殺す量を少なく済ませられるよう、病気の発見と判別の研究を自分でも進めていた。
ゴールはない。誰もここがゴールとは言えない。
病院で勤務していたなら誰かがありがとうと言ってくれただろうが、公務員獣医の場合はもっと機会が少ない。
ただ、大を守るためには誰かがやらなければいけない仕事なのだ。
命の重みを知らない誰かに任せようとは思えない。それを知る自分がより良くしようと思いながら精進を重ねていくのが医学というものだろう。
「……はいっ、偉そうな言葉は終わり! 行動を何もしてないうちじゃ語るだけ価値がなくなりそうだもんな」
風見は場を苦笑で取り繕い、先程までの真面目さを相殺しようとしていた。
それを前にしたリズは鼻で笑ってしまう。
「まったく。締まらん男だね、シンゴは」
「はいはい、そうですよ。伝説と同じように見られたって肩身が狭いんだから仕方ない。俺はこれでいいさ」
いい感じだった。
風見はそのくらいの反応を期待してやったのでほっと息を吐き――その一方で、ぽけっと放心しているクロエを発見した。
彼女は胸の前で手を組んだまま時を止めていた。
「……えーと。クロエ……?」
「……あ。はい、……はい。大丈夫です、風見様」
「長歩きで疲れたんだよな? あー、でもグールのことがあるからまだ頑張ってくれ。もう少しだけな、もう少し」
思うように濁されてくれなかった強敵を前に風見は誤魔化しの笑みを浮かべようとしたが、それは顔の筋肉が引きつるのみで終わってしまった。
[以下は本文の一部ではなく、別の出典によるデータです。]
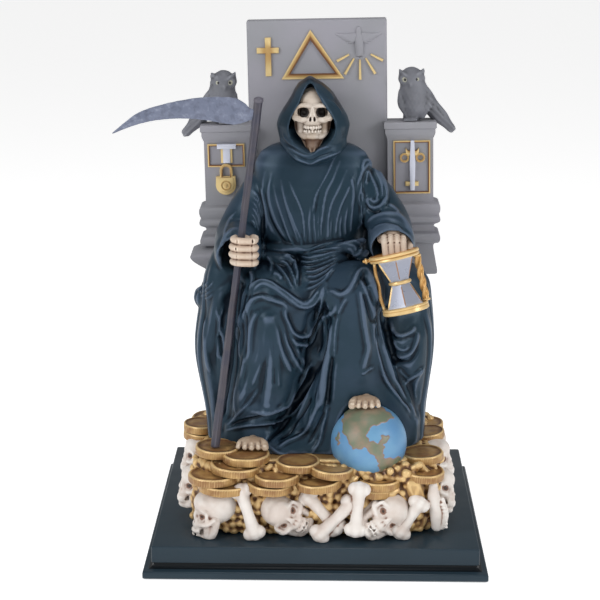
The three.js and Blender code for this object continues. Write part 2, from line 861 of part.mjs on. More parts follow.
// Four fingers that close round the shaft, and the palm behind them
function leftHand() {
  const parts = [egg(at(-42.5, -36.5, 120.5), vec(7 * grid, 4 * grid, 8.6 * grid), 6, 5)];
  for (let finger = 0; finger < 4; finger += 1) {
    const z = 113.6 + 4.5 * finger;
    const inset = finger === 3 ? 1.4 : 0;
    const path = [
      at(-48.6 + inset, -37, z),
      at(-49 + inset, -43.5, z),
      at(-42.5, -45.6, z - 0.2),
      at(-35.6 + inset, -43.2, z - 0.4),
      at(-36 + inset, -37, z - 0.4),
    ];
    parts.push(limb(path, radii(2.2, 2.5, 2.5, 2.5, 2), 5, 3, vec(0, 0, 1)));
  }
  parts.push(limb([at(-47, -14, 122), at(-45, -26, 122), at(-43, -36, 121)], radii(6, 5, 4.6), 6, 2));
  return parts;
}

// Four fingers that hang from the knuckles over the top of the hourglass
function rightHand() {
  const parts = [
    limb([at(41, -14, 130), at(42.6, -28, 134), at(43.4, -39, 132)], radii(6, 6.6, 5), 6, 2),
    egg(at(43.4, -39, 131.6), vec(9 * grid, 5.4 * grid, 4.4 * grid), 7, 5),
  ];
  for (let finger = 0; finger < 4; finger += 1) {
    const x = 37.4 + 4.1 * finger;
    const knuckles = [at(x, -41, 133.4), at(x + 0.2, -45.6, 132)];
    const path = [...knuckles, at(x + 0.5, -49, 128), at(x + 0.8, -51.6, 122.6)];
    parts.push(limb(path, radii(2.1, 2.5, 2.1, 2), 5, 3, vec(1, 0, 0)));
  }
  return parts;
}

// Five toes in front of an instep
function foot(toePoint, heel, toeSpread, bigToeSide) {
  const parts = [limb([heel, heel.clone().lerp(toePoint, 0.6), toePoint], radii(7, 6.5, 5), 7, 2)];
  const toes = 5;
  for (let toe = 0; toe < toes; toe += 1) {
    const shift = (toe / (toes - 1) - 0.5) * bigToeSide;
    const size = toe === toes - 1 ? 3 : 2.1;
    const root = toePoint.clone().add(vec(shift * toeSpread * 0.6 * grid, 2 * grid, grid));
    const tip = toePoint.clone().add(vec(shift * toeSpread * grid, -4 * grid, -1.6 * grid));
    parts.push(limb([root, tip], radii(size, size * 0.8), 5, 1));
  }
  return parts;
}

const leftFootPoint = at(-38, -51, 8.5);
const rightFootPoint = vec(28.5 * grid, globeCentre.y - 4, globeCentre.z + globeDiameter / 2 + 3);

function figureBody() {
  const leftArm = [[-17, 1, 160], [-34, 0, 147], [-46.5, -8, 125], [-46.5, -30, 119]];
  const rightArm = [[14, 1, 162], [29, -1, 150], [41, -12, 134], [43.4, -34, 125]];
  const sleeves = [sleeve(leftArm, [9, 13, 13.6, 14]), sleeve(rightArm, [9, 13, 13, 13.6])];
  const leftDrop = limb([at(-50, -20, 118), at(-55, -22, 100), at(-58, -20, 78)], radii(11, 12, 11), 8, 2);
  const lump = egg(at(-67, -14, 87), vec(7 * grid, 8 * grid, 7.5 * grid), 7, 4);
  const cloth = joined([skirt(), torso(), mantleBack(), ...sleeves, leftDrop, lump, ...hood()]);
  const leftCuff = limb([at(-46.4, -24, 121), at(-46, -46, 115)], radii(9.5, 13), 9, 1);
  const rightCuff = limb([at(43, -24, 128), at(43.6, -50, 120)], radii(9, 13.4), 9, 1);
  const arch = egg(at(31, -60, 6), vec(24.5 * grid, 24 * grid, 37 * grid), 10, 6);
  const toeArch = egg(at(-38, -58, 3), vec(14 * grid, 14 * grid, 14 * grid), 8, 6);
  const openings = [hoodOpening(), ...[leftCuff, rightCuff, arch, toeArch].map(solid)];
  const head = skull(8, 5);
  const headHeight = 30.5 * grid;
  const headPlace = at(-3.2, -7.5, 197.5);
  const headMatrix = new THREE.Matrix4().makeTranslation(headPlace.x, headPlace.y, headPlace.z);
  headMatrix.multiply(new THREE.Matrix4().makeScale(headHeight, headHeight, headHeight));
  const neck = limb([at(-4, -2, 170), at(-3.5, -8, 186)], radii(8, 6), 8, 1);
  const flesh = joined([
    neck,
    ...leftHand(),
    ...rightHand(),
    ...foot(leftFootPoint, at(-37, -34, 10), 17, 1),
    ...foot(rightFootPoint, at(29, -30, 40), 17, -1),
  ]);
  const whole = without(cloth, openings).add(head.transform(headMatrix.elements)).add(flesh);
  return without(whole, [
    solid(belowLevel(bedTop + seam)),
    globeBody(seam),
    scytheBody(seam),
    hourglassRoom(),
    ...throneRoom(),
    ...raisedCoins.map((row) => solid(coin(row, seam))),
  ]);
}

// Scythe: it stands on a coin and passes through the left hand

const [scytheCoinX, scytheCoinY, scytheCoinRise, scytheCoinTilt] = topCoins[1];
const scytheFoot = moundPoint(scytheCoinX, scytheCoinY, bedTop + scytheCoinRise * coinThickness);
const scytheCoinLift = coinDiameter * 0.5 * Math.sin(radians(scytheCoinTilt));
scytheFoot.add(vec(-coinDiameter * 0.04, -coinDiameter * 0.15, scytheCoinLift + seam));
const gripPoint = at(-45.1, -39.7, 120.5);

function scytheBody(spread = 0) {
  const direction = gripPoint.clone().sub(scytheFoot).normalize();
  const shaftLength = scytheHeight / direction.z;
  const top = scytheFoot.clone().addScaledVector(direction, shaftLength);
  const low = scytheFoot.clone().addScaledVector(direction, -spread);
  const middle = low.clone().lerp(top, 0.5);
  const thickness = [0.54, 0.5, 0.5, 0.44, 0.5, 0.68].map((share) => share * shaftDiameter + spread);
  const shaft = limb([low, middle, top], thickness, 7, 5);
  const joint = scytheFoot.clone().addScaledVector(direction, shaftLength - bladeWidth * 0.72);
  const edgePoint = (share, rise) => {
    return new THREE.Vector2(joint.x - bladeLength * share, joint.z + bladeWidth * rise);
  };
  const edge = new THREE.Shape();
  const heel = edgePoint(-0.02, -0.2);
  const tip = edgePoint(1, -0.62);
  edge.moveTo(heel.x, heel.y);
  const back = [edgePoint(0.03, 0.3), edgePoint(0.11, 0.72), edgePoint(0.4, 0.72), edgePoint(0.74, 0.3)];
  edge.splineThru([...back, tip]);
  edge.splineThru([edgePoint(0.72, -0.14), edgePoint(0.46, -0.06), edgePoint(0.14, -0.26), heel]);
  const blade = new THREE.ExtrudeGeometry(edge, {
    depth: bladeThickness * 0.4,
    bevelThickness: bladeThickness * 0.3,
    bevelSize: bladeThickness * 0.3,
    bevelSegments: 1,
    curveSegments: 2,
  });
  blade.rotateX(quarterTurn).translate(0, joint.y + bladeThickness * 0.2, 0);
  return joined([shaft, blade]);
}

// Hourglass: it hangs from the right hand, its foot swung out and back

function upright(radiusTop, radiusBottom, low, high, sides) {
  const drum = new THREE.CylinderGeometry(radiusTop, radiusBottom, high - low, sides);
  return placed(drum, vec(0, 0, (low + high) / 2), vec(quarterTurn, 0, 0));
}

function hung(geometry) {
  const grip = at(44.4, -47, 120);
  const swing = radians(13);
  const pitch = radians(-9);
  return placed(geometry.translate(0, 0, -hourglassHeight * 0.42), grip, vec(pitch, -swing, 0));
}

// Room for the hourglass in the robe
function hourglassRoom() {
  const radius = (hourglassPlateDiameter / 2) * 1.14 + seam;
  const reach = hourglassHeight / 2 + seam;
  return solid(hung(upright(radius, radius, -reach, reach, 12)));
}

function hourglassBody() {
  const plateRadius = hourglassPlateDiameter / 2;
  const top = hourglassHeight / 2;
  const bulbTop = top - hourglassPlateThickness;
  const waist = hourglassWaistDiameter / 2;
  const bulb = plateRadius * 0.78;
  const band = hourglassPlateThickness * 0.3;
  const postRadius = hourglassPostDiameter / 2;
  const twisted = sweep(5, 5, (angle, share, rim) => {
    const turn = angle + share * 2 * Math.PI;
    const flat = 1 + 0.22 * Math.cos(3 * angle);
    const x = plateRadius * 0.86 + Math.sin(turn) * postRadius * flat * rim;
    return vec(x, -Math.cos(turn) * postRadius * flat * rim, mix(-bulbTop, bulbTop, share));
  });
  const thin = upright(postRadius * 0.6, postRadius * 0.6, -bulbTop, bulbTop, 6);
  const knob = new THREE.OctahedronGeometry(postRadius, 0);
  const pieces = [
    upright(plateRadius, plateRadius, bulbTop, top, 12),
    upright(plateRadius * 0.92, plateRadius * 0.92, -top, -bulbTop, 12),
    upright(waist * 1.15, waist * 1.15, -band, band, 8),
    upright(bulb, waist, 0, bulbTop, 6),
    upright(waist, bulb, -bulbTop, 0, 6),
    twisted,
    thin.translate(-plateRadius * 0.82, 0, 0),
    knob.translate(-plateRadius - postRadius * 0.5, 0, bulbTop + hourglassPlateThickness / 2),
  ];
  return joined(pieces.map(hung));
}

// Owls, turned outwards, their tails hanging past the caps, on a grid 31.5 high

function owlBody(side) {
  const size = owlHeight / 31.5;
  const perch = vec(side * (pillarInner + pillarWidth * 0.52), pillarFrontY + pillarDepth / 2, capTop + seam);
  const point = (x, y, z) => vec(x * side * size, y * size, z * size).add(perch);
  const span = (x, y, z) => vec(x * size, y * size, z * size);
  const thick = (...steps) => steps.map((step) => step * size);
  const head = point(0.6, -1.6, 24.4);
  const pieces = [
    limb([point(-0.5, -0.5, -1), point(2.4, 0, 8), point(2.2, -0.6, 17), head], thick(4.6, 8, 8, 6), 7, 3),
    limb([point(5.5, 1.5, 16), point(15, 2.2, 4.5), point(24.5, 2.6, -6)], thick(6, 5, 3), 6, 2),
    limb([point(-0.2, -7, 23.6), point(-0.4, -9.4, 21)], thick(1.3, 0.6), 4, 1),
    egg(head, span(7.6, 6.4, 6), 7, 4),
  ];
  for (const way of [-1, 1]) {
    const earRoot = point(way * 5 + 0.6, -2.2, 27);
    pieces.push(limb([earRoot, point(way * 6.4 + 0.6, -2.8, 31)], thick(2, 0.8), 4, 1));
    pieces.push(egg(point(way * 3.2 - 0.2, -7, 24.8), span(2, 1.1, 2), 5, 3));
  }
  const capEdge = (pillarOuter + capOutset + seam) * side;
  const capLow = vec(Math.min(0, capEdge), pillarFrontY - capOutset - seam, 0);
  const capRoom = block(capLow, vec(Math.max(0, capEdge), throneBackY + seam, capTop + seam));
  return joined(pieces.map(leaning)).subtract(solid(leaning(capRoom)));
}

// Colours and the scene graph

function paint(colour, roughness, metalness = 0) {
  return new THREE.MeshStandardMaterial({ color: colour, roughness, metalness });
}

const statuette = new THREE.Group();

function addPiece(name, body, material) {
  const mesh = new THREE.Mesh(geometryOf(body), material);
  mesh.name = name;
  statuette.add(mesh);
}

addPiece("plinth", plinthBody(), paint(0x26323a, 0.35));
addPiece("mound", moundBody(), paint(0xb48a45, 0.45, 0.3));
addPiece("throne", throneBody(), paint(0x8e8e96, 0.7));
addPiece("figure", figureBody(), paint(0x23323c, 0.35));
addPiece("globe", globeBody(), paint(0x5a8cbe, 0.45));
addPiece("hourglass", hourglassBody(), paint(0xcd964b, 0.4, 0.4));
addPiece("scythe", scytheBody(), paint(0x6e7390, 0.4, 0.2));
addPiece("owl_left", owlBody(-1), paint(0x83838b, 0.7));
addPiece("owl_right", owlBody(1), paint(0x83838b, 0.7));

export default statuette;
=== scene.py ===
import math
import random

import bmesh
import bpy
import numpy as np
from mathutils import Euler, Matrix, Vector, noise


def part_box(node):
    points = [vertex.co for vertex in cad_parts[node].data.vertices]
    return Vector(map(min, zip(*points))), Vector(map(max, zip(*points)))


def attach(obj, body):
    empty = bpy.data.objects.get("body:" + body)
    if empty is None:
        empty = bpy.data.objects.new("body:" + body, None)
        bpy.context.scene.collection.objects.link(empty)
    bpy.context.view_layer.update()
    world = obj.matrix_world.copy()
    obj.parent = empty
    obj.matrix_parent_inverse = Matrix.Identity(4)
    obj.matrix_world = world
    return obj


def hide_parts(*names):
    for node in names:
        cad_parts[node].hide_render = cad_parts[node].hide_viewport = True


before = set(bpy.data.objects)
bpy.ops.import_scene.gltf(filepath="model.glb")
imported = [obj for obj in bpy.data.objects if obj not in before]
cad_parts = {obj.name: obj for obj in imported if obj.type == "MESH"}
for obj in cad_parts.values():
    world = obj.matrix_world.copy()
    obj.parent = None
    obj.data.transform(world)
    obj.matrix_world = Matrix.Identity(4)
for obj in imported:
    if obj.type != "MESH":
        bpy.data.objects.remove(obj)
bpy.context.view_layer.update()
scene = bpy.context.scene
mm = 0.001
print("stage: frame loaded,", len(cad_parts), "nodes")


# camera, lights and floor

studio = {
    "cameraPlace": (7.41, -998.1, 407.2),
    "cameraDown": 14.78,      # degrees
    "cameraYaw": 1.066,
    "cameraRoll": -0.11,
    "lens": 102.0,
    "lightSize": 480.0,
    "aim": (0, 0, 150),
    "lights": {                # place and power
        "keyLeft": ((-900, -700, 700), 6.4),
        "keyRight": ((950, -600, 600), 5.0),
        "topLight": ((0, -100, 1200), 2.6),
        "frontFill": ((0, -1400, 500), 1.1),
    },
    "worldStrength": 0.36,
    "floorTone": 0.93,
    "floorGlow": 0.56,
}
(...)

するとクロエはそんな彼に向って「あの」と小さな声を出す。
「……お慕いしています、風見様」
「お、おおう。ありがとう。……でもなんで急に?」
「想いが届いていたからです」
クロエがどのような想いを込めて異世界からのマレビトを望んでいたのか知らない彼としては判らない言葉だった。
けれど彼女は胸の内にこもっている感情を満足そうに抱き、熱っぽい吐息を外に逃がしていた。
(リイル様。やはり風見様は本当の猊下です)
どうもクロエにとっては先程の言葉が心に響いたらしい。
こうして、風見の知らないところで信仰心は一層に厚くなるのであった。